- The task
Assemble all lines in which the string "parts" appears.

- Source material
--- START ---
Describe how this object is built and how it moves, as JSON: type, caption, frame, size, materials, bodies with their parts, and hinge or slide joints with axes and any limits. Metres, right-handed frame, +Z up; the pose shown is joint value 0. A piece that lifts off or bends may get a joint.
--- END ---
--- START ---
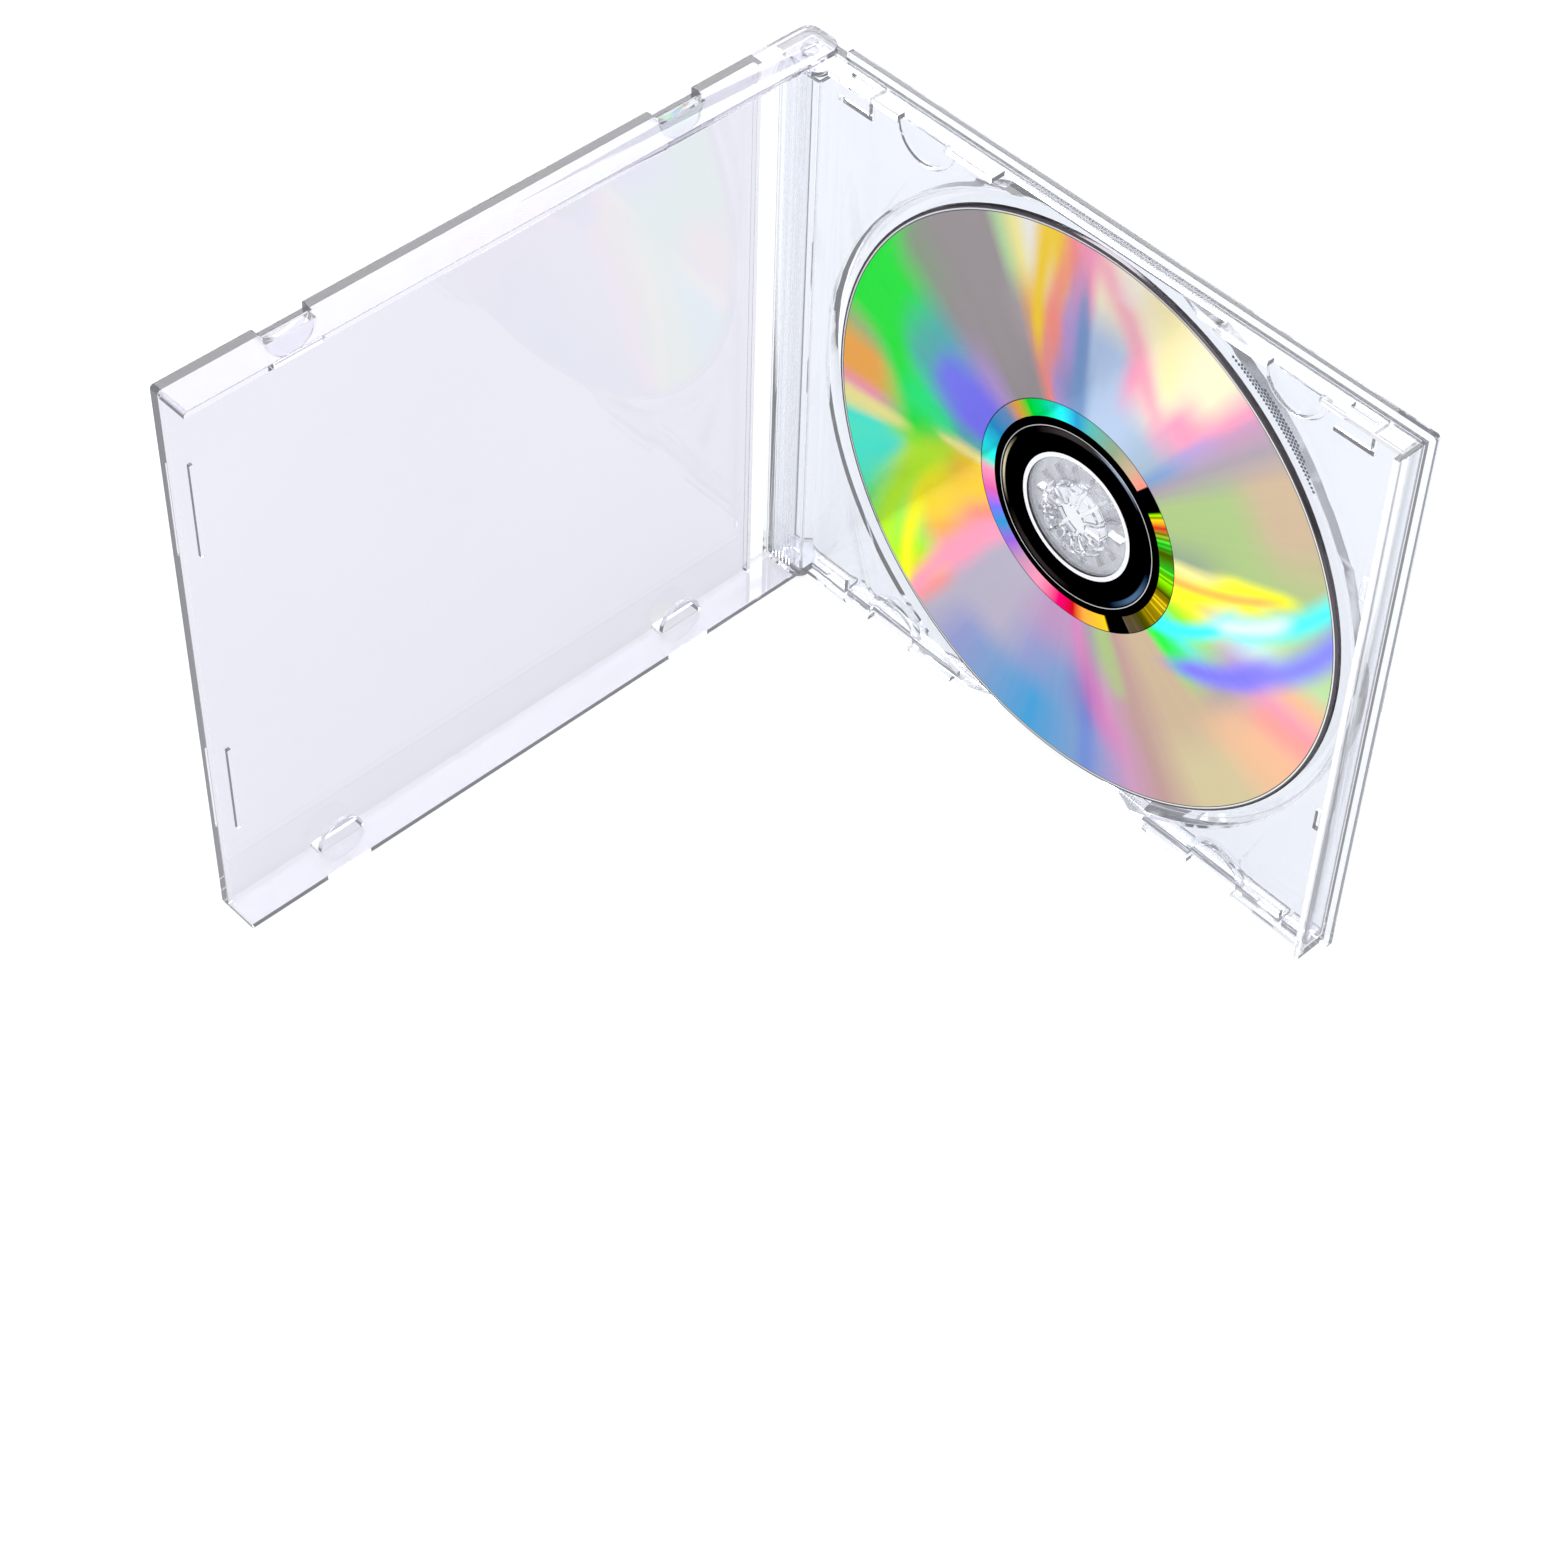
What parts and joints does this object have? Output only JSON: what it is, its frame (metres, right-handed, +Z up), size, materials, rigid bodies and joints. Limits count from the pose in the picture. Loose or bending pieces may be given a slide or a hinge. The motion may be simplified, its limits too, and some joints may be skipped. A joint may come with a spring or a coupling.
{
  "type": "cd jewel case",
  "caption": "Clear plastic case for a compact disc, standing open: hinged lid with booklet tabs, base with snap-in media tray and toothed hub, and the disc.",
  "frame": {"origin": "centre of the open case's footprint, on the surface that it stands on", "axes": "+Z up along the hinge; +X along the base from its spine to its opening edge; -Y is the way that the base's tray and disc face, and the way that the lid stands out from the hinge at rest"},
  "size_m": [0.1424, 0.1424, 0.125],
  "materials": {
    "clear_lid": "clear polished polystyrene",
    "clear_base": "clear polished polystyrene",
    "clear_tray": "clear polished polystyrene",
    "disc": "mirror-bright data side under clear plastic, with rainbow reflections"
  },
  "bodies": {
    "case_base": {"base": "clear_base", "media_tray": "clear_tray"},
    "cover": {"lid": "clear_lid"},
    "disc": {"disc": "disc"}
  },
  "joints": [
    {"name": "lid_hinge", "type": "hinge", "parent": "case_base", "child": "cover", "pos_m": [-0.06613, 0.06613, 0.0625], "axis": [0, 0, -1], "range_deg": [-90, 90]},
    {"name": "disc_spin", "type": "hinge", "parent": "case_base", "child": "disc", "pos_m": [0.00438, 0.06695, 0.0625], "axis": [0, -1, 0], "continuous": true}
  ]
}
--- END ---
- Exercise result
Describe how this object is built and how it moves, as JSON: type, caption, frame, size, materials, bodies with their parts, and hinge or slide joints with axes and any limits. Metres, right-handed frame, +Z up; the pose shown is joint value 0. A piece that lifts off or bends may get a joint.
What parts and joints does this object have? Output only JSON: what it is, its frame (metres, right-handed, +Z up), size, materials, rigid bodies and joints. Limits count from the pose in the picture. Loose or bending pieces may be given a slide or a hinge. The motion may be simplified, its limits too, and some joints may be skipped. A joint may come with a spring or a coupling.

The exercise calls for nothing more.